Saturday, November 21, 2009
9:52 AM

no luck of the irish, for the irish. i know how it feels like to be robbed at a big game, on a big stage, albeit not quite as big as this. my heart goes out to them, but to expect a replay, was a little beyond me. those are the rules of the game, and once the final whistle goes, the decision is final. perhaps it could have been handled better, but it has passed and we have to move on. those are the rules of life. if only you could turn back time. there is nothing we can do to go back and change the outcome of the situation. until we can, we must find a way to accept it, and move forward. so dearly i wish i could go back in time, and so much more dearly i wish i could say i wasn't cheated. it is over now, and nothing you can say or do that will bring back the dead. it is a new day, so the best thing you can do is to make the most of it.

p.s.
thierry henry is not a cheat for goodness sake. his handball was not premeditated. he handled the ball, yes. and it was against the rules of the game, but he is not a cheat. cheated ireland of a possible place in the world cup finals? definitely. i hope he truly feels sorry for the irish, because i'm sure the rest of the world is, bar roy keane.
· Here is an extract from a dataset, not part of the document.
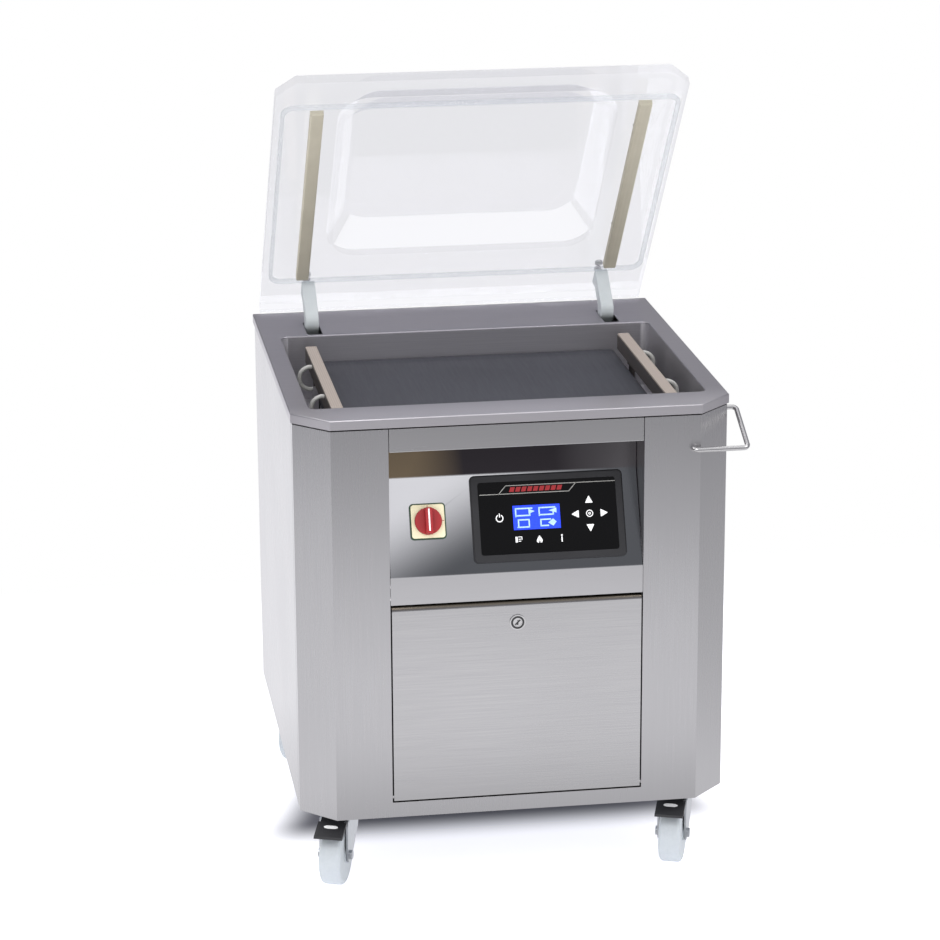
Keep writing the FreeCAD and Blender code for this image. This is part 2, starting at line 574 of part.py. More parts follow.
# Lid: a clear slab with a pressed dome
lid_half = LID_WIDTH / 2
lid_front = LID_REAR_CLOSED - LID_LENGTH
cut = LID_CORNER
lid_plan = [
    (-lid_half, LID_REAR_CLOSED), (-lid_half, lid_front + cut), (-lid_half + cut, lid_front),
    (lid_half - cut, lid_front), (lid_half, lid_front + cut), (lid_half, LID_REAR_CLOSED),
]
lid = plan(lid_plan, LID_INNER, LID_INNER + LID_THICK)
lid = lid.makeFillet(3.0, [e for e in lid.Edges if abs(e.BoundBox.ZMin - LID_INNER - LID_THICK) < 0.01])
dome_front, dome_rear = LID_REAR_CLOSED - DOME_END, LID_REAR_CLOSED - DOME_START


def dome(grow, foot, top):
    """The dome's form, with its walls drawn in by DOME_RUN over its rise."""
    base = rounded_wire(-DOME_X - grow, DOME_X + grow, dome_front - grow, dome_rear + grow, DOME_CORNER + grow, foot)
    run = DOME_RUN - grow
    inner = rounded_wire(-DOME_X + run, DOME_X - run, dome_front + run, dome_rear - run, DOME_CORNER, top)
    form = Part.makeLoft([base, inner], True, True)
    return form.makeFillet(12.0, [e for e in form.Edges if abs(e.BoundBox.ZMin - top) < 0.01])


lid_top = LID_INNER + LID_THICK + DOME_HEIGHT
lid = lid.fuse(dome(DOME_WALL, LID_INNER + LID_THICK - 2, lid_top))
lid = lid.cut(dome(0, LID_INNER - 0.5, lid_top - DOME_WALL))
save("lid", opened(lid.removeSplitter()))

# Gasket: a ring on the lid that closes round the chamber's mouth
inner_x = CHAMBER_HALF + GASKET_OUT
gasket = rounded_block(
    -inner_x - GASKET_WIDTH, inner_x + GASKET_WIDTH, CHAMBER_FRONT - GASKET_OUT - GASKET_WIDTH,
    CHAMBER_REAR + GASKET_OUT + GASKET_WIDTH, HEIGHT + 0.8, LID_INNER, CHAMBER_CORNER + GASKET_OUT + GASKET_WIDTH,
)
gasket = gasket.cut(rounded_block(
    -inner_x, inner_x, CHAMBER_FRONT - GASKET_OUT, CHAMBER_REAR + GASKET_OUT, HEIGHT, LID_INNER + 1,
    CHAMBER_CORNER + GASKET_OUT,
))
save("lid_gasket", opened(gasket))

# Counter bars: silicone bars that meet the sealing bars when the lid is shut
counters = []
for side in (-1, 1):
    x = side * BAR_X
    bar = box(x - COUNTER_WIDTH / 2, x + COUNTER_WIDTH / 2, LID_REAR_CLOSED - COUNTER_END,
              LID_REAR_CLOSED - COUNTER_START, LID_INNER - COUNTER_THICK, LID_INNER)
    counters.append(along(bar, (0, 1, 0), 2.5, lambda c: c.z < LID_INNER - 1))
save("counter_bars", opened(group(counters)))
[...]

immaculate and inadequate ;


Friday, November 13, 2009
9:42 PM

happy friday the 13th. happy, only because there's nothing to be sad about. no luck, no fears, no end-of-the-world. just the weekend, so be happy and smile. halfway between insanity and freedom, leaning a little to the side. it's been a long week, and the toughest yet on record. so maybe a little chill out and kick-back is in order, but not for too long, because tomorrow, we begin again.

if they're really just friends, why wouldn't you choose me over them?
please don't do this again.
i try to give you the space you need, but you end up walking all over me.
please don't do this to me.

immaculate and inadequate ;


Monday, November 09, 2009
11:07 PM

the running count is 0, but the true count is +24. are you ready? time to bring everything you've got to the table. time to make the best with what you have, and hope that what you have is good enough. time to show the world what miracles are made of. it's all about the numbers, but is it really?
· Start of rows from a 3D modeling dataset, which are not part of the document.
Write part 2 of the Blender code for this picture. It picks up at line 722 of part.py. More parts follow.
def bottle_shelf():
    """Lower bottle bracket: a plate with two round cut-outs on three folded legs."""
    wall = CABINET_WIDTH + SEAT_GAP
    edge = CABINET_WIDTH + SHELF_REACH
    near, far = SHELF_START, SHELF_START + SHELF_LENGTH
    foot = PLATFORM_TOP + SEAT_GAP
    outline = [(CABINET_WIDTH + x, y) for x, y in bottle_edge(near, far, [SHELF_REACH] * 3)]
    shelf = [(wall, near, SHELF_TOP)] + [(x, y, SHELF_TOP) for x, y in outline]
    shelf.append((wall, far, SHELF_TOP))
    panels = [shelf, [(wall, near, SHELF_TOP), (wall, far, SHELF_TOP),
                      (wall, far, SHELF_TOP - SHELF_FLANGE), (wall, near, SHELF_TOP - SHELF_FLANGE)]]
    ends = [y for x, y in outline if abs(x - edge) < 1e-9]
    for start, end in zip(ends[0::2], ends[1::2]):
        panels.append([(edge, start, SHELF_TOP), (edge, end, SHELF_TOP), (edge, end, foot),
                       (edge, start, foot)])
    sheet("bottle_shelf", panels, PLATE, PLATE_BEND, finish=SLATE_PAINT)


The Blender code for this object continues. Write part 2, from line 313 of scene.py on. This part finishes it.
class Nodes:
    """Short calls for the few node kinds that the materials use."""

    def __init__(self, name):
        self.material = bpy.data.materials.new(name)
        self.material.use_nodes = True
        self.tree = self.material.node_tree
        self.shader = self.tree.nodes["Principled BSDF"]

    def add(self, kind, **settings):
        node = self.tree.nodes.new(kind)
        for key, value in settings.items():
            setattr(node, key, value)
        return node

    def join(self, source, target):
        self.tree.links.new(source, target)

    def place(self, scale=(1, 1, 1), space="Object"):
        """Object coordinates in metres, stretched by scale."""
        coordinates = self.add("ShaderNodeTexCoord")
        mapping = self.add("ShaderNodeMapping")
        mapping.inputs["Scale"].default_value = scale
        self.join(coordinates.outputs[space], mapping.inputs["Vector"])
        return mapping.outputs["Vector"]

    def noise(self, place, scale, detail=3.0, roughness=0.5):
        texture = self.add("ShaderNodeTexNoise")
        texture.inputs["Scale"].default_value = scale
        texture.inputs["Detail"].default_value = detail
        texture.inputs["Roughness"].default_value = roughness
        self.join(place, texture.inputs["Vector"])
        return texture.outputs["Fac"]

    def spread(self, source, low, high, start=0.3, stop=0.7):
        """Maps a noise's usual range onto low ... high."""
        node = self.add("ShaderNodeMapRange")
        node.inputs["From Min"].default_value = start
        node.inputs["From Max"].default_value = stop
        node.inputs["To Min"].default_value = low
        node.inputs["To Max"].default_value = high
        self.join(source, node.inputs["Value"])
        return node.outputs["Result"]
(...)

good luck to hope, because that's all i'm banking on.

immaculate and inadequate ;


Sunday, November 08, 2009
7:34 PM

i'm staring at the next 25 days in front of me. i'm staring down the barrel of a gun. i'm staring at the fate of it all, right in the palm of my hands. i have to admit, it is more than a little unnerving to have so much power and control over your own destiny, especially when it seems like you're in control, but you're actually not. that being said, living under the illusion is definitely better than being disillusioned. the beginning is a little more than 42 hours away, but it feels so distant, just far enough for me to sit here and write about it. once we get started, i just hope it ends in an instant. i hope we don't feel a thing, between the beginning and the end, because feeling would make the process so much more painful (that's pretty much the only emotion we'd feel anyway).

i want to be calm, cool and collected, but i'm not. i'm not ready. i don't think i will ever be. i feel like i'm always going to be that little boy lost in the crowd, shaking, not knowing what to do. all of this anxiety and prep talk isn't really going to count for much when i get thrown into the fray anyway, but this is the only way i'm going in with a clear mind, because the last thing i need right now is a cerebral chew toy. i am positively petrified. i just want it to all be over. i think i'll pretty much take whatever comes right now. close my eyes and await a miracle, or the next best thing, which is me standing next to you, laughing about the grades i got, which have no implication whatsoever on the rest of our lives together. i think i'll take my chances with the miracle.

it's all about the numbers, but is it really? a catchier catchphrase escapes me.

immaculate and inadequate ;


Saturday, November 07, 2009
9:27 AM

the world is silent. waiting with anticipation, or with apprehension. we try to convince ourselves that we're ready, even when we know we're not. i know i blew every one of the better days, but there's no time to think about that now. what i have to do, which is absolutely imperative, is to go in without fear, and to make the most with what i have. regret will come, but it's too late now. the fear is taking over, but we have to wrestle back the controls, and try to restore some sense of rationality. i'm literally shaking, but it is not my body i'm worried about; it is my mind. if i could just shut myself off from the world, and care just a little less about what other people do or think, then my world would be a much happier, safer place to be. i guess that's just something we all have to deal with, just as much as we have to deal with this.

i feel a little closer to the edge, a little further from redemption, and a little stuck in between. how is everything going to be ok? how is everything going to be alright when alright is not what you deserve? trust to hope, to hope against hope, because hoping is the only thing we can do.

the clock is ticking, and we're still not winning.

immaculate and inadequate ;


Monday, November 02, 2009
1:40 PM

ladies and gentlemen, we're into single digits. can you smell the fear, the anxiety? can you taste defeat? can you feel the world coming to an end? can you see it now? i sure hope it's just the nocebo effect. or maybe it's just your voodoo working.

i fell in love with your body and soul,
my hands feel sticky and my heads are as cold.
my sugar tastes sour and my salt taste sweet,
i wanna lay down but i just can't sleep.

round and round, it's the same old thing,
heartache, misery, trouble and pain.

slow down baby, you're going too fast,
you love this voodoo and i just can't last.
i cried last night and the night before,
20 long hours, my eyes are sore.

it's your voodoo working, and i can't get away.